We cannot allow them to turn next month into a talking shop with no significant action plan to tackle the greatest fight humanity has ever faced.

We know what causes the extremes in our changing climate and we know we have the solutions. What we are lacking is the will.

The environmental catastrophes we see today are from the making of yesterday’s global thirst for fossil fuels. We ignored the warnings for decades.

The truth is being played out in the bush fires of Siberia where a methane time bomb is ticking away; and in New York that has just been dumped on by a month’s worth of rain in an hour, from a hurricane that started 2,000 miles away.

We have spent 20 years or more in the Middle East securing the last of the oil for what? So we can fill up at £6 a gallon?
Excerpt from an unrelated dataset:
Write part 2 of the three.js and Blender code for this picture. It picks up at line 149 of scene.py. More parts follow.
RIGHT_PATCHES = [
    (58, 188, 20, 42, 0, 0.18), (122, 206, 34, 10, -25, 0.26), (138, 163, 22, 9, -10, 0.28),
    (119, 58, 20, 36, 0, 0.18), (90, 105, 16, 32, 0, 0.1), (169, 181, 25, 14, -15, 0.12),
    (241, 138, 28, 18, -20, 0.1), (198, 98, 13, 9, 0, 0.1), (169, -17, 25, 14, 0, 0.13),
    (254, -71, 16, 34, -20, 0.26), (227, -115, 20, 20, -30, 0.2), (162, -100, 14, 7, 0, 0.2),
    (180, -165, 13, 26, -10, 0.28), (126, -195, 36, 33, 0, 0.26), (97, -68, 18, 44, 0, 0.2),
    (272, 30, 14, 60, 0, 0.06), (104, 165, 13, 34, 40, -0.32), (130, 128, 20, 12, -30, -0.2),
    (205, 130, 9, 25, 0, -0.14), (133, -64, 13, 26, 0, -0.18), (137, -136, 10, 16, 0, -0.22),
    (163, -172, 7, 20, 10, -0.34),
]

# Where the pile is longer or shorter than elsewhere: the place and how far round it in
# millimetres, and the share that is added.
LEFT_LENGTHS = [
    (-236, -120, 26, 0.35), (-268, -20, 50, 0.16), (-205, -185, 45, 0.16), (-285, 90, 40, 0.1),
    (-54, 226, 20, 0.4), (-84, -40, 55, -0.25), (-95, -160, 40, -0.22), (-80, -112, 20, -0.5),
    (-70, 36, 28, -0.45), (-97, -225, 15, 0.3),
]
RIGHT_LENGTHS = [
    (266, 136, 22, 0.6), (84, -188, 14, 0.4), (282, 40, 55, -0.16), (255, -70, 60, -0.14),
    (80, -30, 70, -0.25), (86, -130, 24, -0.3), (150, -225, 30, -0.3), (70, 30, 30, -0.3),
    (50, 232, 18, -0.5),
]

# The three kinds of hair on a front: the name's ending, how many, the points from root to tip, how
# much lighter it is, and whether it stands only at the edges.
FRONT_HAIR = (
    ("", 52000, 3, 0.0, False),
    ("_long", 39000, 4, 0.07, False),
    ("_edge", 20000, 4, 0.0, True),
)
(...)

More of the extreme weather events will happen, more often until we stop using petrol and diesel to drive, stop burning fossils and stop buying single use plastics that end up in landfill or our rivers and oceans!

People quite rightly do not want incinerators on their doorstep, but I would prefer to turn our waste into energy than bury our heads in the sand. Right here in West Norfolk we see neighbours car sharing; villagers litter picking; turbines in fields and panels on rooftops; electric vehicles with no emissions, and solar farms in fields.

I attend schools and colleges and see first hand how children and young people are being educated. I see the art projects and exhibitions at the UK’s only dedicated gallery dedicated to climate change, the Groundwork Gallery, here in King’s Lynn.

I see the major landmarks lit up with positive climate messages through the work of Collusion and the Drawdown project.

We ARE making a difference. It just needs a little bit of foresight and a will to win from the politicans at COP26 to make it the new age that we all so desperately require from our leaders.

But until we change, how on earth can expect world leaders to change?